Bu gazabın ahret gazabımı dünya gazabımı olacağı muammadır.
Taşkınlığımızın ve nankörlüğümüzün karşılığında ahrette bir gazaba uğrayacağımız kesindir de dünya gazabı muammadır da diyebiliriz.
Ve bu gazaba uğrayanların yıkılıp gideceğinden bahseder ayetin devamında o yüzden dünyada da gazaba uğrama ihtimali sanki varmış gibi; Allah-u alem
Dünya ya da ahret gazabı hafife alınacak bir durum değildir.
Böyle olmasına rağmen biz İnsanoğulları aynen İsrail oğulları gibi Rabbimizi ve Rabbimizin bildirdiklerini hafife alıp bildiğimiz yolda ısrarla yola devam ediyoruz.
Rabbimiz bize yolumuzu, önümüzü vahyi ile aydınlattıktan ve tercihi bize bıraktıktan hatta bu tercihin sonucunda yanlış seçimler yapmış olsak dahi;
“Şu da muhakkak ki ben, tövbe eden, inanan ve yararlı iş yapan, sonra (böylece) doğru yolda giden kimseyi bağışlarım.”(Taha suresi 82)
Ayeti ile hala bağışlanma, af edilme ve en önemlisi de cennet fırsatını kaçırmama yolunu öğretiyor.

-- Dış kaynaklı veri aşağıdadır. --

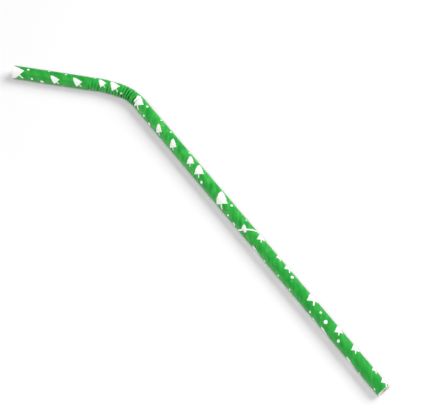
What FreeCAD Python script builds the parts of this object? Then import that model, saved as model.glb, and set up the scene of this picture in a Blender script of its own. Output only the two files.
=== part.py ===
import FreeCAD, Part
import os

# Paper drinking straw with a crimped neck, bent and lying flat.
# It is one tube of wound paper: a long arm, a neck of ring-shaped crimps that
# holds its bend, and a short arm that ends in the mouth.
# Frame: +X runs along the long arm from the foot towards the neck, +Z is up,
# and the tube rests on the plane z = 0 with the middle of its box at x = y = 0.

# Driving sizes in millimetres, counts and degrees
SIZES = [
    ("outside_diameter", "6.0"),
    ("paper_wall", "0.4"),
    ("long_arm", "177.5"),
    ("short_arm", "35.5"),
    ("crimp_pitch", "1.5"),
    ("crimp_depth", "0.42"),
    ("tight_crimps", "7"),
    ("tight_bend", "30.8"),
    ("slack_crimps", "11"),
    ("slack_bend", "12.9"),
    ("bore_overrun", "1.0"),
]

doc = FreeCAD.newDocument("paper_straw")
sheet = doc.addObject("Spreadsheet::Sheet", "Sizes")
for row, (alias, number) in enumerate(SIZES, start=1):
    sheet.set(f"A{row}", alias)
    sheet.set(f"B{row}", number)
    sheet.setAlias(f"B{row}", alias)
doc.recompute()

# The centreline, as expressions on the sheet. The foot is at x = 0, y = 0.
# The neck is two arcs, each tangent to what comes before it: the crimps next
# to the long arm take most of the bend, and the rest open out gently.
AXIS_HEIGHT = "Sizes.outside_diameter / 2"
OUTER_RADIUS = "Sizes.outside_diameter / 2"
BORE_RADIUS = "(Sizes.outside_diameter / 2 - Sizes.paper_wall)"
TIGHT_RADIUS = "(Sizes.tight_crimps * Sizes.crimp_pitch / (Sizes.tight_bend * pi / 180))"
SLACK_RADIUS = "(Sizes.slack_crimps * Sizes.crimp_pitch / (Sizes.slack_bend * pi / 180))"
WHOLE_BEND = "(Sizes.tight_bend + Sizes.slack_bend)"


def tight_station(turn):
    """Point and heading on the first arc, after it has turned this far."""
    x = f"(Sizes.long_arm + {TIGHT_RADIUS} * sin({turn}))"
    y = f"({TIGHT_RADIUS} * (1 - cos({turn})))"
    return x, y, turn


def slack_station(turn):
    """Point and heading on the second arc, which carries on from the first."""
    start_x, start_y, start = tight_station("Sizes.tight_bend")
    heading = f"({start} + {turn})"
    x = f"({start_x} + {SLACK_RADIUS} * (sin({heading}) - sin({start})))"
    y = f"({start_y} + {SLACK_RADIUS} * (cos({start}) - cos({heading})))"
    return x, y, heading


def set_across(thing, station, setback="0"):
    """Set a ring or tube square to the centreline, facing along its heading."""
    x, y, heading = station
    back_x = f"{x} - {setback} * cos({heading})"
    back_y = f"{y} - {setback} * sin({heading})"
    where = f"vector({back_x}; {back_y}; {AXIS_HEIGHT})"
    thing.setExpression("Placement", f"placement({where}; rotation({heading}; 90; 0))")


def straight_arm(name, station, radius, length, setback="0"):
    """A plain round length that starts at a station of the centreline."""
    arm = doc.addObject("Part::Cylinder", name)
    arm.setExpression("Radius", radius)
    arm.setExpression("Height", length)
    set_across(arm, station, setback)
    return arm


def neck_stations():
    """Crest and root stations in turn, from the long arm to the short arm."""
    halves = 2 * int(sheet.tight_crimps)
    for half in range(halves + 1):
        yield tight_station(f"(Sizes.tight_bend * {half} / {halves})"), half % 2
    halves = 2 * int(sheet.slack_crimps)
    for half in range(1, halves + 1):
        yield slack_station(f"(Sizes.slack_bend * {half} / {halves})"), half % 2


def crimped_neck(name, crest_radius):
    """Rings of crest and root size along the neck, joined by straight flanks."""
    rings = []
    for number, (station, is_root) in enumerate(neck_stations()):
        ring = doc.addObject("Part::Circle", f"{name}_ring_{number}")
        crimp_in = "Sizes.crimp_depth" if is_root else "0"
        ring.setExpression("Radius", f"{crest_radius} - {crimp_in}")
        set_across(ring, station)
        rings.append(ring)
    neck = doc.addObject("Part::Loft", name)
    neck.Sections = rings
    neck.Solid = True
    neck.Ruled = True
    return neck


def whole_form(name, radius, overrun="0"):
    """Both arms and the neck as one solid form, run on past each end."""
    foot = ("0", "0", "0")
    neck_end = slack_station("Sizes.slack_bend")
    pieces = [
        straight_arm(f"{name}_long_arm", foot, radius, f"Sizes.long_arm + {overrun}", overrun),
        crimped_neck(f"{name}_neck", radius),
        straight_arm(f"{name}_short_arm", neck_end, radius, f"Sizes.short_arm + {overrun}"),
    ]
    form = doc.addObject("Part::MultiFuse", name)
    form.Shapes = pieces
    return form


# The straw: the outer form with the bore taken out of it from end to end
straw = doc.addObject("Part::Cut", "straw")
straw.Base = whole_form("outside", OUTER_RADIUS)
straw.Tool = whole_form("bore", BORE_RADIUS, "Sizes.bore_overrun")
straw.Label = "straw"

# The box of the bent tube, which the origin sits under the middle of
neck_end_x, neck_end_y, _ = slack_station("Sizes.slack_bend")
box_length = f"{neck_end_x} + Sizes.short_arm * cos({WHOLE_BEND}) + {OUTER_RADIUS} * sin({WHOLE_BEND})"
mouth_side = f"{neck_end_y} + Sizes.short_arm * sin({WHOLE_BEND}) + {OUTER_RADIUS} * cos({WHOLE_BEND})"
straw.setExpression("Placement.Base.x", f"-({box_length}) / 2")
straw.setExpression("Placement.Base.y", f"-({mouth_side} - {OUTER_RADIUS}) / 2")

doc.recompute()

for item in doc.Objects:
    if "Invalid" in item.State or "Error" in item.State:
        raise RuntimeError(f"{item.Name} did not build: {item.State}")
shape = straw.Shape
if shape.isNull() or not shape.isValid() or len(shape.Solids) != 1:
    raise RuntimeError("the straw is not one valid solid")

os.makedirs("parts", exist_ok=True)
shape.exportStep(f"parts/{straw.Label}.step")
box = shape.BoundBox
print(f"straw: volume {shape.Volume:.1f} mm3, box {box.XMin:.3f} {box.YMin:.3f} {box.ZMin:.3f}",
      f"to {box.XMax:.3f} {box.YMax:.3f} {box.ZMax:.3f}")
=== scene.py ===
"""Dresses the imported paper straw: one printed ribbon of paper wound into a tube and
crimped at its neck, lying on a pale floor in soft light.

Lengths in names that end in _MM, and everything about the paper, are millimetres.
The ribbon has its own flat coordinates, kept in the UV map RIBBON_MAP: x runs along
the ribbon and y runs across it. The print, the ink and the seam are drawn there, so
they wind round the tube with the paper and close up where the neck is crimped.
"""

import math

import bpy
import numpy as np
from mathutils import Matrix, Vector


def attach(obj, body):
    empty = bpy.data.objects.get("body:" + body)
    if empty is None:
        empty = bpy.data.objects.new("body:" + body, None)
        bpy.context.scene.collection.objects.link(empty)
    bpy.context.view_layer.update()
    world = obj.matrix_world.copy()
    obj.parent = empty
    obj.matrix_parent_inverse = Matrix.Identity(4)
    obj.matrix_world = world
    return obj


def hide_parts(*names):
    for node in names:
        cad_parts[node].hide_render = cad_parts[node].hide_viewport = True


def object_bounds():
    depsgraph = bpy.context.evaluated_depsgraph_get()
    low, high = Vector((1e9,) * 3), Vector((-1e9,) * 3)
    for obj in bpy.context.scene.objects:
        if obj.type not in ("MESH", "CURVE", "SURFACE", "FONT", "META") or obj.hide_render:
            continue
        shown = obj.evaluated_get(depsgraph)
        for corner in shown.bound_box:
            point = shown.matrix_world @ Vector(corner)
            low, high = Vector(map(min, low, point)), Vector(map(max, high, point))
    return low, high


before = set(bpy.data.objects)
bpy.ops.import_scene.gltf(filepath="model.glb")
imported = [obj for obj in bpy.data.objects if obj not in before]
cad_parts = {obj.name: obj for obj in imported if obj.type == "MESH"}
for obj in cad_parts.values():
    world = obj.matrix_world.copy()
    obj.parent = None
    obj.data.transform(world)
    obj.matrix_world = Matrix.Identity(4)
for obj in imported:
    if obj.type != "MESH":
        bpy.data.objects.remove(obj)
cad_low, cad_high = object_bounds()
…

Rab sıfatına paralel bir sistemle yolumuzu aydınlatmaya devam eden bir Yaratıcı
Ve yaratıcının ayetleri karşısında nankörlük eden taşkınlık eden bir İnsanoğlu
Rabbimizin gazabı ile çarpılıp ve yıkılıp gitmememin yolu;
Tövbe etmek,
Tekrardan inanç tazelemek,
Yararlı iş yapmak,
Helal yemek,
Ve böylece doğru yolda gidenlerden olmak.
Taha suresi;
“80. Ey İsrailoğulları! Sizi düşmanınızdan kurtardık; Tûr’un sağ tarafına (gelmeniz için) size vâde tanıdık ve size kudret helvası ile bıldırcın eti lütfettik.
81. Size rızık olarak verdiklerimizin temiz olanlarından yeyiniz, bu hususta taşkınlık ve nankörlük de etmeyiniz; sonra sizi gazabım çarpar. Her kim ki kendisini gazabım çarparsa, hakikaten o, yıkılıp gitmiştir.
82. Şu da muhakkak ki ben, tevbe eden, inanan ve yararlı iş yapan, sonra (böylece) doğru yolda giden kimseyi bağışlarım.”
Ey nefsim Rabbim hayatına zahmetsizce rızıklar gönderiyor. Ve sen bu zahmetsizce buluverdiğin rızıklardan temiz olanlarını seçmede nankörlük etme, temiz olandan gayrısına bakma, nankörlüğün seni taşkınlığa sevk etmesin.
Ola ki; şaşar da temiz olanın derdine düşmekte gaflete düşersen tövbe et, inancını tazele, kefaret babından yararlı işler yap ve bu yaptıklarından seni uzaklaştırmayacak doğru yoldan ayrılma.
Rabbimin tüm peygamberleri bize gazaba çarpılmayalım diye gönderilmiş kul elçilerdir.
Bu kul elçilerin hayatlarından çıkaracağım dersler beni;
Gazaba çarpılıp yıkılıverenlerden olmamam için bana ışık olacak yegâne öğütlerdir.
Ey nefsim öğütle uslanmayanın hakkı kötektir.